March 26, 1971: Bangladeshi (or “East Pakistani” at the time) leader Sheikh Mujibur Rahman issues a declaration of independence from Pakistan (“West Pakistan”), an act that marks the start of the Bangladesh Liberation War. That conflict ended in December, after an Indian intervention, with Bangladesh a newly independent state, and March 26 is annually commemorated as Bangladeshi Independence Day.

March 26, 1979: The governments of Egypt and Israel conclude a peace treaty with a signing ceremony at the White House. This was the culmination of the negotiating process that had begun about six months earlier at Camp David.

Egyptian President Anwar Sadat, US President Jimmy Carter, and Israeli Prime Minister Menachem Begin doing a weird three way hand stacking contest after the signing; it appears Begin won (US Library of Congress)

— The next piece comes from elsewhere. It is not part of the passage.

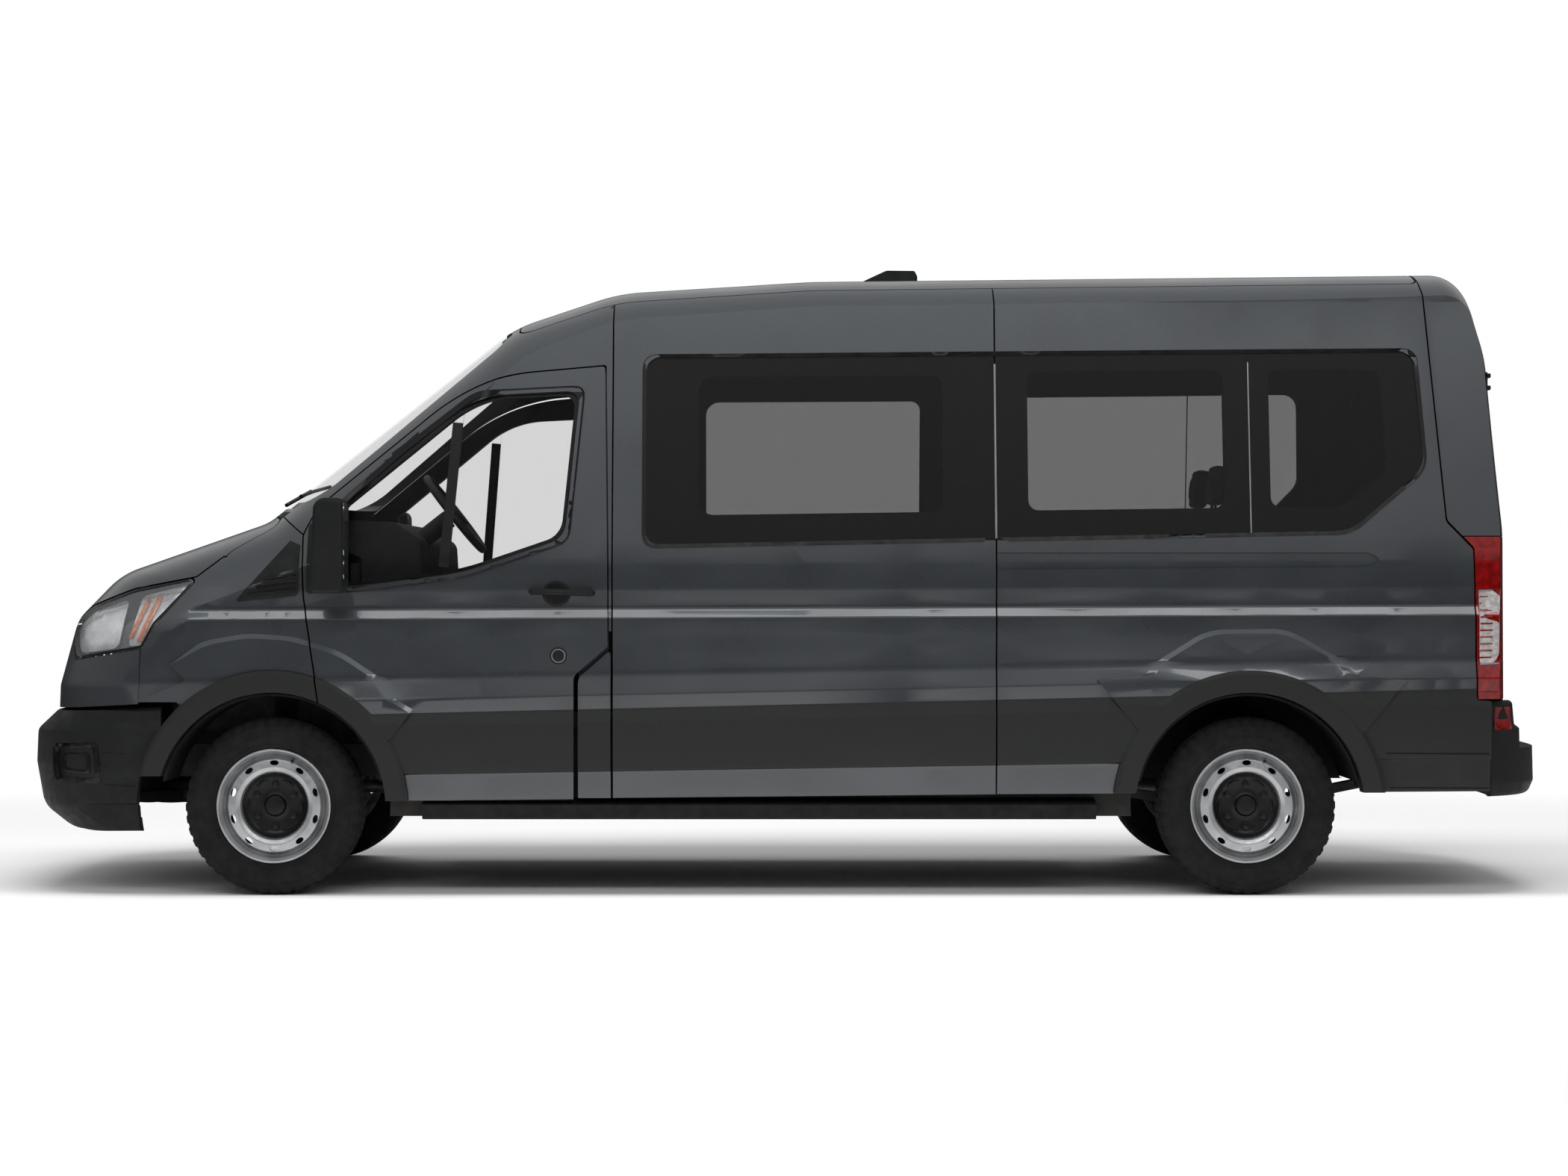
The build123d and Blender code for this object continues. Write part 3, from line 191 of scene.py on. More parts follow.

March 27, 1918: The National Council of the Moldavian Democratic Republic proclaims Bessarabia’s union with Romania. I realize that’s a lot to process, but the summary is that the National Council of Bessarabia declared independence and the formation of the Moldavian Democratic Republic after the 1917 Russian Revolution. It then declared a merger with Romania in March 1918, though it didn’t become official until December. The newly augmented Romania survived that way until 1940, when under the terms of the Molotov–Ribbentrop Pact the Soviet Union rolled into Bessarabia while Romania’s German ally did nothing. Bessarabia is today mostly in Moldova and partly in Ukraine, but not in Romania.

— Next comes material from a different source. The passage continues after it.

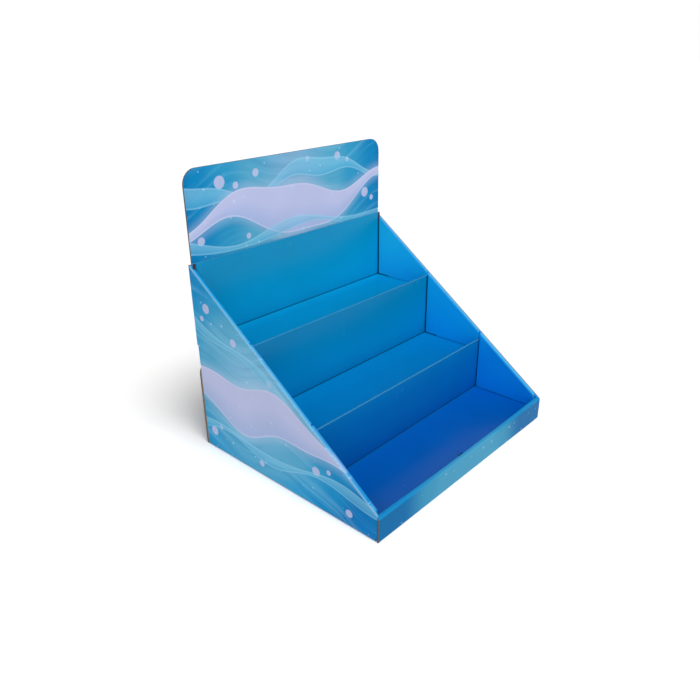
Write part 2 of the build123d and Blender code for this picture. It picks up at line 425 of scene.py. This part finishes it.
def makeLipPrint():
    material, tree, shader, where, (x, y, z) = newMaterial("lipPrint")
    reach = calc(tree, "ABSOLUTE", calc(tree, "SUBTRACT", x, lipLook["middleAt"]))
    colour = colourRamp(tree, calc(tree, "DIVIDE", reach, stand["halfWidth"]), lipLook["shades"])
    colour = sparkled(tree, colour, x, z, lipLook["sparkle"])
    for place, mark in ((z, lipLook["crease"]), (y, lipLook["inner"])):
        colour = mixed(tree, shown(tree, place, mark), colour, mark["colour"])
    finishPrint(tree, shader, where, x, colour, "outside")
    return material


# Inside of the stand: the shades of the steps and the side flaps run from low at the front to
# high at the back, half of the run by height and half by depth.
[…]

March 27, 1941: Elements of the Yugoslav Royal Army Air Force undertake a successful (well, briefly) coup, overthrowing the pro-Axis regency led by Prince Paul Karađorđević in favor of a government nominally led by 11 year old King Peter II in his own right, alongside a junta led by new Prime Minister Dušan Simović. The Axis in short order invaded Yugoslavia and drove Peter and his government into exile before carving Yugoslavia up into a Croatian puppet state and several protectorates that were either effectively or actually annexed by Bulgaria, Germany, Hungary, and Italy. The Yugoslav Partisans, a predominantly communist group led by Josip Broz Tito, resisted Axis occupation and, with Soviet help, had driven the Germans and Italians out of Yugoslavia by May 1945.

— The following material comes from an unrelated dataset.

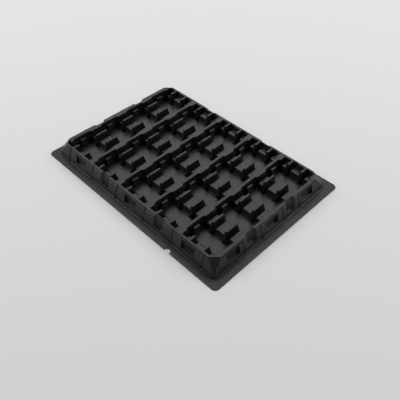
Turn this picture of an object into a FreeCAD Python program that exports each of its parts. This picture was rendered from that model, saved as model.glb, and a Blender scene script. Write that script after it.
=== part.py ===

March 28, 845: A Viking raiding party possibly under the command of the maybe real-maybe mythical hero Ragnar Lodbrok sacks Paris. The Vikings were bought off by Frankish King Charles the Bald to leave the city, but they didn’t come cheap. Charles had to give them 7000 French pounds of gold and silver, which works out to over 2550 kilograms. If you assume that the “Ragnar” mentioned in Frankish sources about the sack is in fact Ragnar Lodbrok, this is one of the strongest historical attestations for a figure who isn’t all that well attested otherwise, but there’s no historical consensus around that assumption.

March 28, 1737: The expanding Maratha Empire deals a significant defeat to the past-its-peak Mughal Empire in a battle near Delhi. The outcome wasn’t decisive, as the Maratha Peshwa (think grand vizier or perhaps prime minister) Baji Rao I subsequently withdrew in the face of a large Mughal relief army, but it stands as one of the first definitive signs that the Mughals were being eclipsed as the dominant power in India. Subsequent battles would see the Mughals forced to cede territory and pay tribute to the Marathas.

March 28, 1939: Francisco Franco’s Nationalist forces successfully capture Madrid after a nearly two and a half year siege. Franco’s initial assault on the city began in November 1936 and was beaten back by its Republican defenders, so he settled in for a long siege and steady bombardment that eventually wore the defenders down. Franco entered the city and declared victory just days later, on April 1, bringing an end to the Spanish Civil War.